Each franchise’s mean win% (horizontal) against the volatility of its yearly record (vertical, inverted so steadier teams are higher), 2015–2024. Top-right is the enviable corner — good and steady. The bottom-right teams swing wildly; the left side is consistently below .500. Data: MLB Stats API regular-season standings, 2020 omitted.

The map has four meaningful corners:

  • Good and steady (the enviable corner): the Dodgers (.617 mean, .043 SD) and Yankees (.571, .042) win a lot and almost never have a down year. This is the hardest profile to achieve and the most valuable.
  • Boom-and-bust: the Orioles (.461, .112), Athletics (.460, .093), and White Sox (.433, .086) are the league’s most volatile — deep teardowns punctuated by contention spikes. Same decade-long mean as a stable .500 club, a totally different experience.
  • Consistently mediocre: the Angels are the single most consistent team in baseball by this measure (.037 SD) — and they spent the whole span hovering at .464. Steady isn’t the same as good.
Mean and volatility of yearly win%, 2015–2024. Source: MLB Stats API.
FranchiseMean win%SDProfile
Dodgers.617.043Good & steady
Astros.590.051Good & steady
Yankees.571.042Good & steady
Angels.464.037Consistently mediocre
White Sox.433.086Boom-and-bust
Athletics.460.093Boom-and-bust
Orioles.461.112Boom-and-bust

Why volatility is a choice now

The high-SD cluster isn’t random — it’s strategy. The modern “tank-and-spend” cycle deliberately trades several losing seasons for high draft picks and payroll flexibility, then cashes them in for a contention window. The Orioles are the textbook case: bottoming out in the late 2010s, then surging. That produces a high standard deviation by design. The Dodgers represent the opposite philosophy — sustained payroll and a deep pipeline that refuses to bottom out, buying a low SD at a high price. Neither is wrong; they’re different answers to the same question, and the scatter plot is a portrait of which front offices chose which.

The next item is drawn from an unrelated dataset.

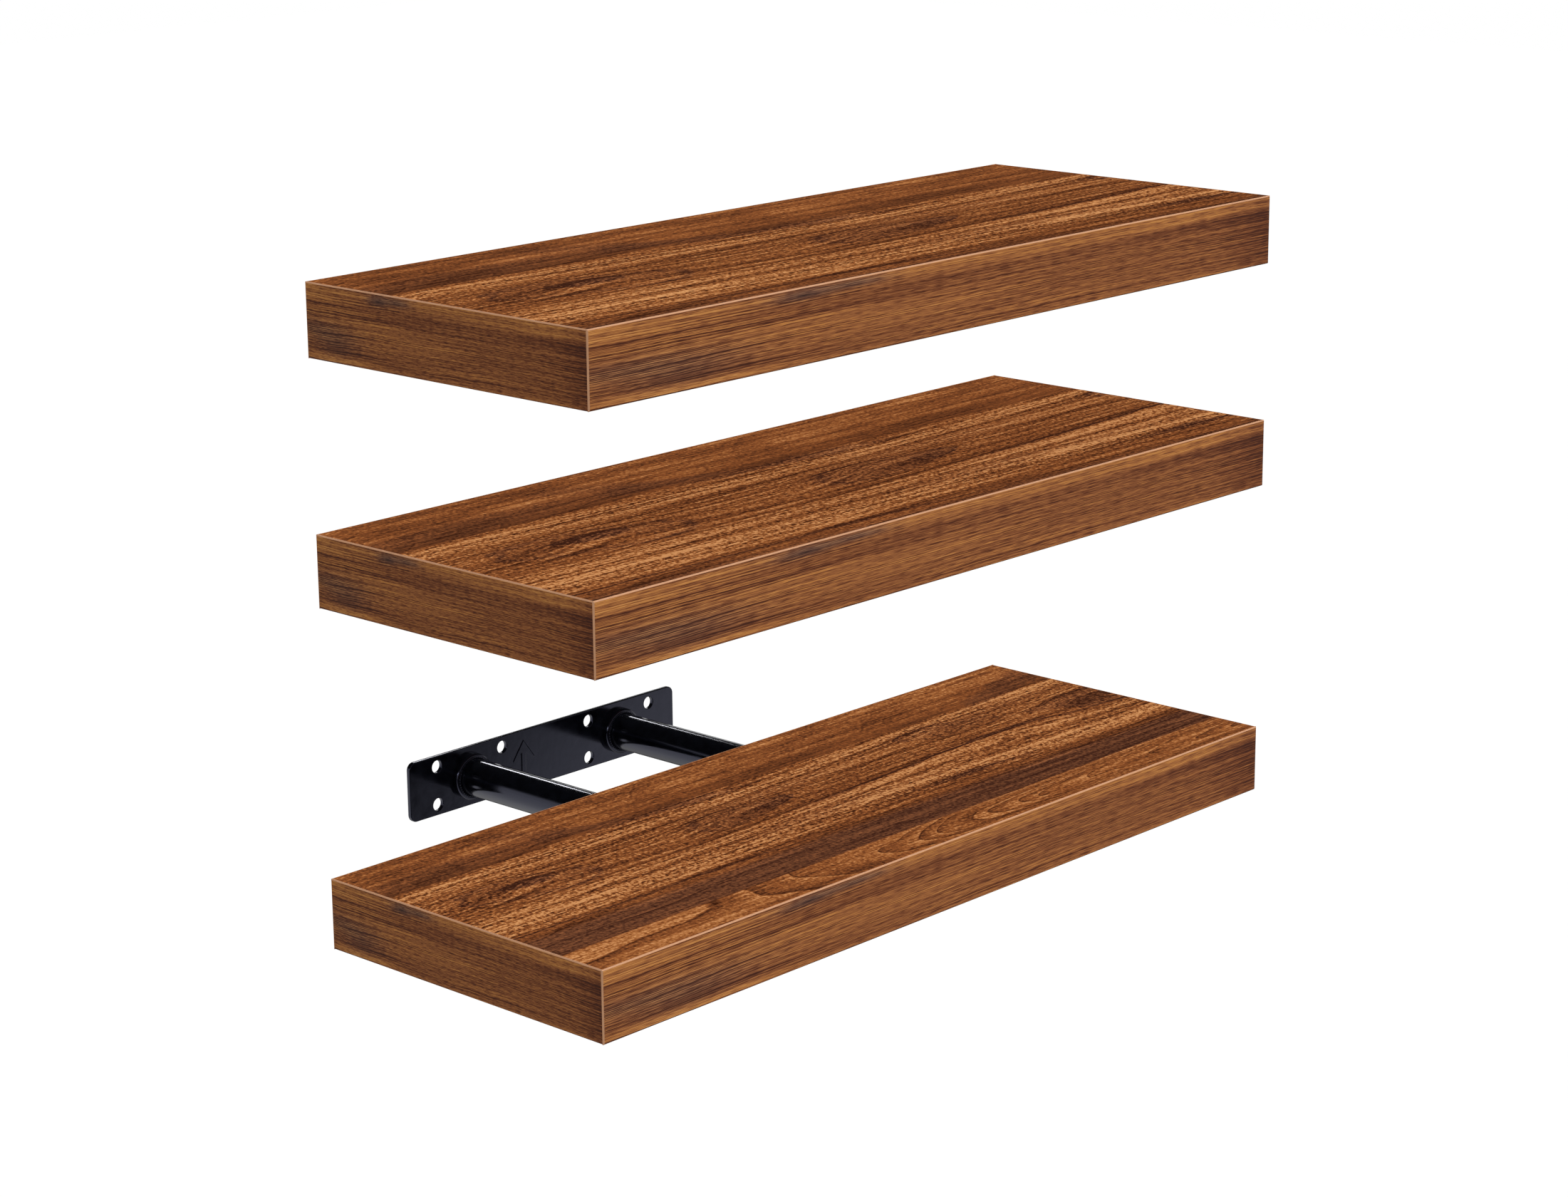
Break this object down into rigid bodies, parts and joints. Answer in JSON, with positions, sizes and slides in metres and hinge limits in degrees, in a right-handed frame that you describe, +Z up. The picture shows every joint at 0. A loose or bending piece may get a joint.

How mean and volatility relate to luck

Part of every team’s year-to-year wobble is real (roster turnover, injuries, the rebuild cycle) and part is the same timing luck that makes a single season’s record an imperfect read on talent. A team can post a high SD partly because it got unlucky one year and lucky the next without its underlying quality changing much. That’s the same engine behind why last year only weakly predicts this year — records regress, and regression shows up as volatility. The franchises with genuinely low SD (Dodgers, Yankees, Angels) are the ones whose true level barely moved, for better or worse.

Where this read has limits

  • Nine seasons is a modest sample for an SD. A standard deviation computed from nine numbers is itself noisy; the broad tiers (steady vs volatile) are trustworthy, but small differences in SD between two mid-pack teams aren’t meaningful.
  • Mean hides direction. A .500 mean can be a team declining from good to bad, rising from bad to good, or flat — all three look identical on the mean axis. The SD flags movement but not its direction; you’d overlay the time trend to see that.
  • Franchise identity isn’t perfectly stable. Front offices, ownership, and even cities change within a ten-year window, so a single point can blend two different regimes.
  • Win% isn’t process. As always, record is a noisy summary of underlying quality; a fuller picture would use run differential or projections rather than wins alone.

The takeaway

“Is this a good franchise?” has two answers, and you need both numbers to give them. The Dodgers and Yankees are good and steady — the rarest, most valuable profile. The Orioles and A’s reached similar decade-long means by riding a rollercoaster the Dodgers never boarded. And the Angels are proof that consistency, on its own, is just a smooth road to nowhere. The standings give you one coordinate; the volatility gives you the other — and only together do they tell you what kind of team you’re actually watching.

Reproduce it

The records are bundled in data_layer/standings_2015_2024.json (full regular seasons 2015–2024, 2020 omitted, pulled from the public MLB Stats API). For each franchise, take the mean and the standard deviation of its yearly winning percentages and plot one against the other. The scatter is regenerated by charts/chart_franchise_consistency.py. No network at build time, nothing hand-entered.